Et cette perte de réalité, Amenábar souhaite également la transmettre au spectateur, afin que celui-ci, à l’instar des personnages qu’il va suivre, trouve un certain salut dans la résolution de ce mystère omniprésent. Cette recherche maladive d’une quelconque solution, quitte à ce qu’elle soit décevante, peut faire penser au personnage principal de Under the Silver Lake (2018) de David Robert Mitchell, pour qui rien ne semble avoir d’importance, si ce n’est le fait de s’enfoncer de plus en plus dans l’obscurité. Cependant, chez Amenábar, les résolutions sont toujours volontairement décevantes. Tout du moins, elles le sont pour les protagonistes, qui auraient mieux fait de ne pas aller au bout de leur quête de vérité, là où le spectateur y verra une habileté d’écriture saisissante. En tout cas, c’était le cas jusqu’à ce Régression.

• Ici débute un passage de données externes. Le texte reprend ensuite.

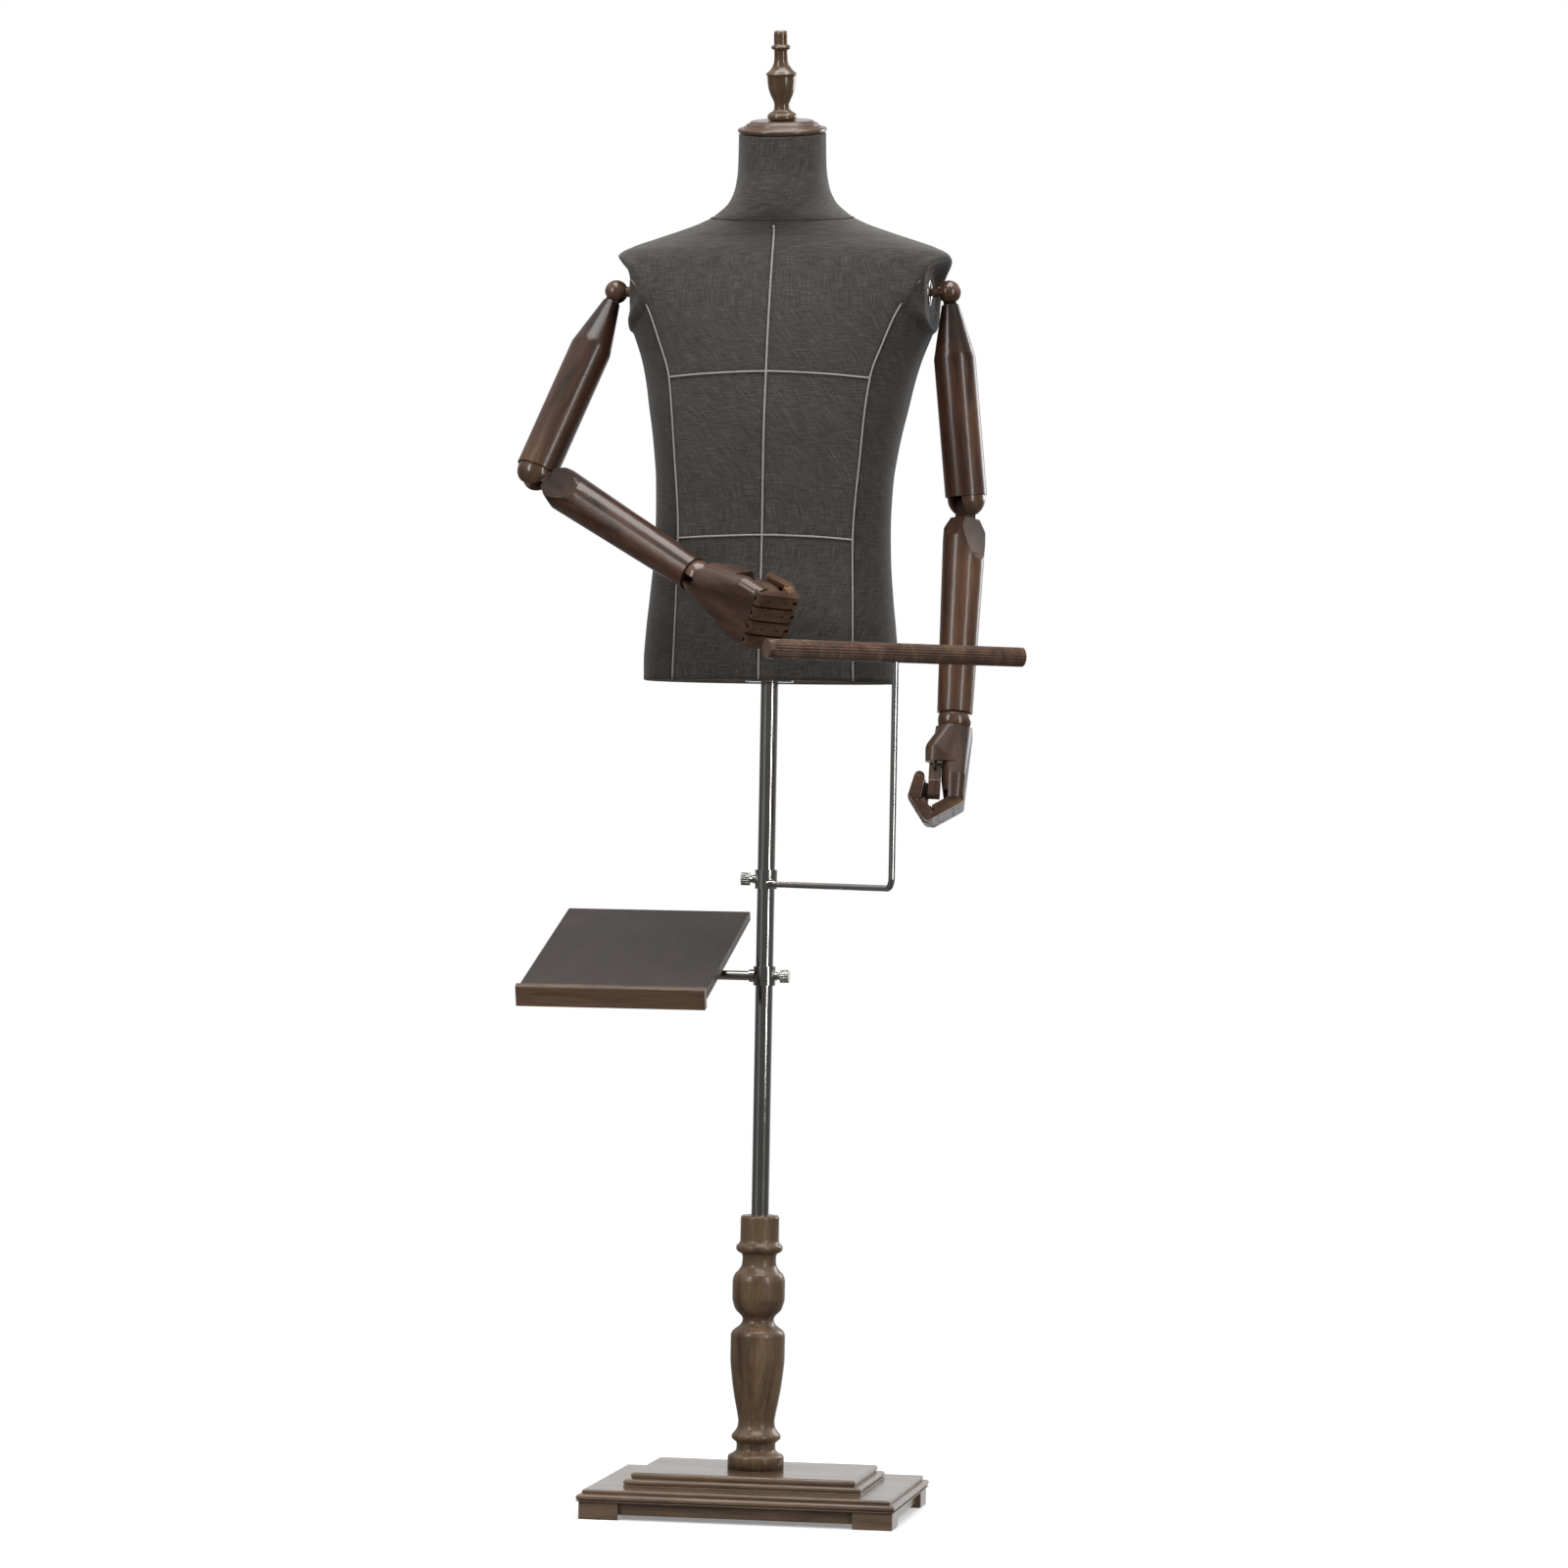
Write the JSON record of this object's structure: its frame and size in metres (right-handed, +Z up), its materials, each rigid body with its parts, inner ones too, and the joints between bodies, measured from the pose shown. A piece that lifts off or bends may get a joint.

Si, lors de mon résumé, j’ai essayé de rendre le synopsis un minimum intriguant, c'est parce que le film peine à intéresser le spectateur. D’une enquête qui ne semblait pas inintéressante, on passe à une sorte de film noir bateau dans lequel tout paraît faux, le tout saupoudré de diverses théories du complot. Régression veut nous faire croire à une société manipulée par des personnes satanistes, mais il représente ceux-ci comme n’importe quel réac de soixante piges se les représenterait : les types sont encapuchonnés, ils forniquent dans tous les coins, et ils mangent des bébés. Ah, et y’a un chat possédé à un moment, avec des yeux rouges et tout. En fait, j’ai vraiment pensé à Hot Fuzz (2007) tout le long du film, et je ne pense pas que c’était l’effet voulu par le film.
Bien que la plupart des acteurs présents dans le long-métrage aient toute ma sympathie, on a tout de même l’impression qu’ils se contentent du minimum. Ethan Hawke plisse les sourcils 90% du temps, Emma Watson adopte le même air apeuré qu’elle arborait dans la moitié de la saga Harry Potter (à peu près la seule expression faciale qu’elle joue correctement) en priant pour que ça fasse le taf, et même le merveilleux David Thewlis ne semble même pas se donner la peine de composer un personnage. Il faut dire aussi que le script est desservi par des dialogues incroyablement plats, et par une caractérisation des personnages inexistante. Le rythme semble lui-même inégal, faisant avancer son récit parfois trop vite, d’autres fois trop lentement. Le peu d’effets horrifiques dont le film dispose ne s'avère absolument pas marquant, voire redondant, et l’on retiendra seulement une scène dans laquelle l’inspecteur Kenner erre dans une grange vide, alors qu’il écoute, via une cassette, les sévices que certains satanistes ont opérés sur des victimes innocentes au sein de cette grange. Enfin… 1h47 de film pour une seule bonne scène, je trouve que le ratio n’est pas suffisant.
De plus, comme je l’ai dit précédemment, ce n’est pas la fin du long-métrage qui parviendra à rattraper la banalité de l’ensemble, ce final faisant retomber toute l’intrigue exposée jusque-là comme un soufflé, alors qu’il peut être résumé à une phrase du type : "je t’ai eu lol, y’avait rien de vrai". Quelque part, cette fin est raccord avec l’idée que j’exposais précédemment, comme quoi les résolutions d’intrigue d’Amenábar sont toujours décevantes. Comme je l’ai dit, elles n’étaient décevantes que pour les protagonistes, et non pour le spectateur ; peut-être qu'Amenábar a voulu emmener son cinéma plus loin en élargissant cette déception jusqu’au spectateur. L’idée serait intéressante, mais l’impression de regarder un film pour rien reste tout de même très désagréable.
Bien entendu, Régression est loin d’être un film catastrophique, l’expérience qu’Amenábar a acquis au cours de sa filmographie nous garantissant au moins un emballage correct. Cependant, il s’agit sans doute de son long-métrage le plus faible, et cela permet de relativiser quant à son éloignement progressif du genre du thriller : son prochain film, Lettre à Franco (2020) étant un drame historique, peut-être pourra-t-on éviter une autre création aussi banale que ce Régression.